The liberalisation of Ghana’s financial system, which, among other things, led to the relaxation of interest rate controls, credit ceilings, partial privatisation of the government’s own banks, restructuring of public sector banks, capital markets development and deregulation of the prudential system, has largely engendered healthy growth and competition among operators in the financial sector. The performance of the financial sector has been substantial since these reforms.

Competition among various mainstream banks aside, the Non-Bank Financial Institutions (NBFI), or what have come to be known as Savings and Loan companies, are giving the commercial banks a run for their money.

These Savings and Loans companies, licensed by the Bank of Ghana and operating at the micro level, are filling the huge gap that had been created by the reluctance of commercial banks to extend their services to the lower- to middle-income earners in Ghanaian society.

This segment of the populace had been neglected for far too long despite the fact that 70% of Ghana’s economy depends on small to medium-scale enterprises.

Against this backdrop, the nature of the game has changed from serving a niche market to serving the general population; bank managers can no longer afford to sit in their cosy offices inAccra and expect to grow or make profits, they have to expand.

Those who really mean business are ditching their three-piece suits and donning Lacoste T-shirts that resonate and speak the common language of the ordinary Ghanaian.  

“Over the years, we have been operating as a traditional investment bank religiously adhering to our mission as a development bank and thus serving a niche market, but we have lately realised that we have to innovate and engage or blend our services with commercial banking services if we are to survive this competition” says Ernest Mawuli Agbesi, the new managing director of Ghana’s National Investment Bank (NIB). The bank which was created back in 1953 solely as a development bank.

Agbesi’s views on growth, albeit peculiar to his bank, represent the general picture in the banking industry in Ghana. Banks in Ghana are moving from their laid-back approach to banking where they had to wait for customers to approach them for their services, to a more aggressive banking, which has seen banks literally chasing people for products such as loans.

One critical tool almost every commercial bank in Ghana has adopted to spur this new drive is technology. Banks in Ghana have rolled out such tech-driven products as internet banking to drive their virtual banking programmes.

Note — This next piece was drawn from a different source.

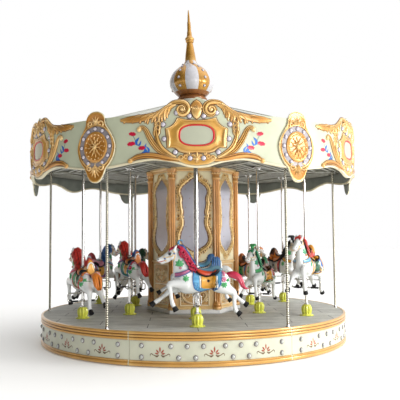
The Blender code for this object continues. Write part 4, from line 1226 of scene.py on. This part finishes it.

Initially, internet banking was being championed by a handful of banks like Ecobank, GT Bank, Stanbic, Cal Bank, UBA and Zenith Bank. But now, the more traditional banks like GCB and ADB have all rolled out such services to be enjoyed by their customers.

Ecobank, taking the game a notch higher, recently opened its Ecobank Direct digital centre. The centre, the first in West Africa and equipped with state-of-the-art machines, serves as a cashless banking hub for the tech-savvy segment of Ecobank’s customers.Here, customers can enjoy all the services of a traditional banking hall but with little or no interface with banking staff.

Samuel Ashitey Adjei, MD of Ecobank Ghana, says “Ecobank Digital centre puts banking in the hands of the customer.”  He adds that “Innovation has always been key to being able to provide great services.”